Tuesday, April 16, 2013


I don't know how to write about tragedy. I feel conflicted. I want to write but words seem...inconsequential. Unimportant. What happened seems beyond words, beyond explanation and understanding. But what am I going to do? Say 'it's beyond me so screw it, let someone else talk about it'. I could. Others have and will, and will probably sound smarter or have more meaning in their words than mine, but who cares? I decided I want to write about this, so I am. Instead of asking myself "Who am I, to write about such a tragedy?" Or "What can I even say about this horrible event?", I'm just going to write, and ask questions later.

I was going to go to the marathon. I'm on break from working at the school and had nothing better to do while my girlfriend was at work. I figured I'd go, watch a bunch of runners, then meet up with work friends after the red sox game for a beer or two. Ended up taking the wrong train and getting out at the Prudential Center Stop. I was frustrated by that point and tons of people were walking everywhere. It was probably close to 2:00 and I knew the red sox game would be over soon. I also saw tons of runners already done and so wondered if I had missed the majority of it. I figured I'd head over to fenway and meet up with friends.

See, things could have gone very differently. That's something I kept thinking about yesterday. If I'd gotten on the right train, gotten off at the right stop, and realized the majority of the runners would still be running, I very well might have gone to Copley Square to watch the finish line. If I had, and walked by the wrong place at the wrong time...

It's crazy. It happened not a couple miles away. I sat in a bar near fenway while rumors started, everybody was on their phones and finally breaking news scrawling across the bottom of the tv's said there were two explosions at the marathon. That's what I kept thinking yesterday, that a few different choices and I might have been there.

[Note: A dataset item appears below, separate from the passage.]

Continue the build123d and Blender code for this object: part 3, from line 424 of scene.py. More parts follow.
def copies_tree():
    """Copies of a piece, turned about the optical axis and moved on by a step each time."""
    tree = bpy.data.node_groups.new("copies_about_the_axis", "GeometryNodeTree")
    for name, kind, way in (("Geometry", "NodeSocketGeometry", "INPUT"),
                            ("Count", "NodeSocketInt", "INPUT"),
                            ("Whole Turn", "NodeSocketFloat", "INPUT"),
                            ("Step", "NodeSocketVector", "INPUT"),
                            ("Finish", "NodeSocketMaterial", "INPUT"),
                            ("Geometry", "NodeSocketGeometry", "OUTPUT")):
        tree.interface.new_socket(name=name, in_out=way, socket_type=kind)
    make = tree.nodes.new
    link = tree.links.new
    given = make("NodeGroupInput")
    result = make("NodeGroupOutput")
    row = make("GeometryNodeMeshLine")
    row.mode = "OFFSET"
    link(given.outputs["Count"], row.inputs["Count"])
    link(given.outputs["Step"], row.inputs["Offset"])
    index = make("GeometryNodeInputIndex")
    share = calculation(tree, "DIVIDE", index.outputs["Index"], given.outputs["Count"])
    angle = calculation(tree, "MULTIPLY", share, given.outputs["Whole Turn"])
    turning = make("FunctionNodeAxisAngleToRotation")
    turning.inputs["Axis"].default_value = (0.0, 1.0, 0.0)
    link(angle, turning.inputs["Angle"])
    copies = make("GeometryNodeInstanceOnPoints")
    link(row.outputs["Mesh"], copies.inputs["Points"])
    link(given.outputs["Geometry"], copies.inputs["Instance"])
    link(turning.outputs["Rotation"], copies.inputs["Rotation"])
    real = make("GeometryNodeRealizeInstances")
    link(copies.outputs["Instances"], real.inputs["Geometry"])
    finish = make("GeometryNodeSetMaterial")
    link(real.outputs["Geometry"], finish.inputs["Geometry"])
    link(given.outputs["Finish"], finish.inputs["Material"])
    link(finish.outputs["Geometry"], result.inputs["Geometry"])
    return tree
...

It's selfish. There were people who were there, dead and hurt, with families. People who actually witnessed the explosions and the trauma. I was at a bar drinking a beer. I should not be thinking of me, I should be thinking of those people.

But that's part of what we do when something like this happens. We imagine ourselves in the situation, that could have been us or family or friends. That's how we feel empathy for the victims. We can imagine them as our friends and family and ourselves, and feel at least a part of their pain and sorrow. I'm sorry for any and all involved. The first responders and those who helped in such a crazy fucked-up situation are amazing and should be praised. Those who run towards a disaster, when everyone else is running away, are incredible.

The truth is the vast majority of us are decent people, but with people's access to information and the technology we have now, a very few can hurt very many. It's important to remember we as a species are becoming less and less violent, but the weapons used are becoming more and more potent, more destructive, as well as easy to create on your own. Add that to the all-encompassing media we have now, showing and reshowing brutal clips and pictures, speculating and talking about nothing....It can seem like the world is ending after every terrible catastrophe. But it's not. It's good to remember this in bad times.

Think of the ones who are hurt and hurting, and the ones who helped and are helping. Be nice to people, everyone and everywhere. It's crazy, but we'll deal with it.